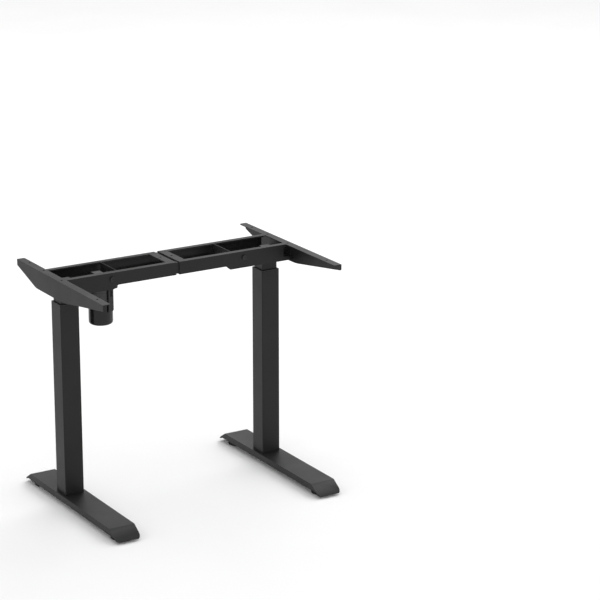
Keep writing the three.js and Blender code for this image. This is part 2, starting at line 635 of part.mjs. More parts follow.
/** The upright slot beside the plug housing that the motor's leads pass through. */
function leadSlot(z0, z1) {
  const middle = MOTOR_X + LEAD_SLOT_SIDE;
  return block(
    [middle - LEAD_SLOT_WIDTH / 2, MOTOR_Y - MOTOR_RADIUS - 1, z0],
    [middle + LEAD_SLOT_WIDTH / 2, MOTOR_Y - MOTOR_RADIUS / 2, z1]);
}

/** A round can with a filleted bottom. */
function motorCan() {
  const fillet = Array.from({ length: 6 }, (_, i) => {
    const angle = (i * Math.PI) / 10;
    return [
      MOTOR_RADIUS - MOTOR_FILLET * (1 - Math.sin(angle)),
      MOTOR_BOTTOM + MOTOR_FILLET * (1 - Math.cos(angle)),
    ];
  });
  const can = turned([[0, MOTOR_BOTTOM], ...fillet, [MOTOR_RADIUS, CAN_TOP], [0, CAN_TOP]],
    MOTOR_X, MOTOR_Y, 40);
  const bore = MOTOR_RADIUS - MOTOR_WALL;
  const hollow = turned([
    [0, MOTOR_BOTTOM + MOTOR_WALL],
    [bore - MOTOR_FILLET, MOTOR_BOTTOM + MOTOR_WALL],
    [bore, MOTOR_BOTTOM + MOTOR_FILLET + MOTOR_WALL],
    [bore, CAN_TOP + 1],
    [0, CAN_TOP + 1],
  ], MOTOR_X, MOTOR_Y, 40);
  return cut(can, hollow, leadSlot(MOTOR_BOTTOM + LEAD_SLOT_LIFT, CAN_TOP - LEAD_SLOT_END));
}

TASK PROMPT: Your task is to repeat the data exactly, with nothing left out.

OUTPUT FOR THIS EXERCISE:
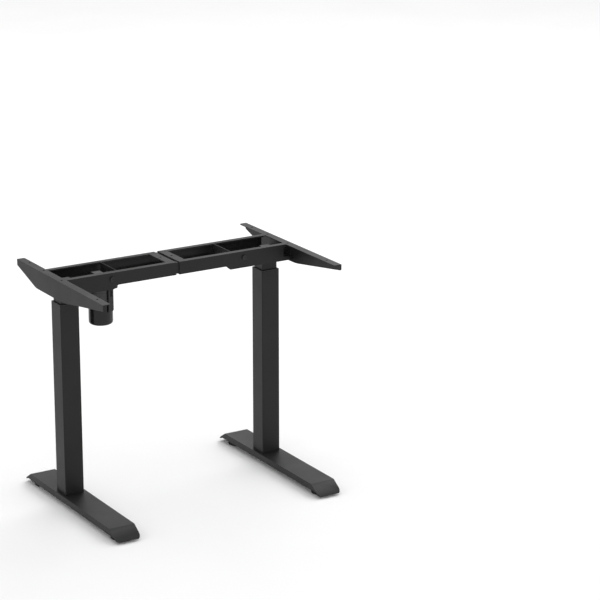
Keep writing the three.js and Blender code for this image. This is part 2, starting at line 635 of part.mjs. More parts follow.
/** The upright slot beside the plug housing that the motor's leads pass through. */
function leadSlot(z0, z1) {
  const middle = MOTOR_X + LEAD_SLOT_SIDE;
  return block(
    [middle - LEAD_SLOT_WIDTH / 2, MOTOR_Y - MOTOR_RADIUS - 1, z0],
    [middle + LEAD_SLOT_WIDTH / 2, MOTOR_Y - MOTOR_RADIUS / 2, z1]);
}

/** A round can with a filleted bottom. */
function motorCan() {
  const fillet = Array.from({ length: 6 }, (_, i) => {
    const angle = (i * Math.PI) / 10;
    return [
      MOTOR_RADIUS - MOTOR_FILLET * (1 - Math.sin(angle)),
      MOTOR_BOTTOM + MOTOR_FILLET * (1 - Math.cos(angle)),
    ];
  });
  const can = turned([[0, MOTOR_BOTTOM], ...fillet, [MOTOR_RADIUS, CAN_TOP], [0, CAN_TOP]],
    MOTOR_X, MOTOR_Y, 40);
  const bore = MOTOR_RADIUS - MOTOR_WALL;
  const hollow = turned([
    [0, MOTOR_BOTTOM + MOTOR_WALL],
    [bore - MOTOR_FILLET, MOTOR_BOTTOM + MOTOR_WALL],
    [bore, MOTOR_BOTTOM + MOTOR_FILLET + MOTOR_WALL],
    [bore, CAN_TOP + 1],
    [0, CAN_TOP + 1],
  ], MOTOR_X, MOTOR_Y, 40);
  return cut(can, hollow, leadSlot(MOTOR_BOTTOM + LEAD_SLOT_LIFT, CAN_TOP - LEAD_SLOT_END));
}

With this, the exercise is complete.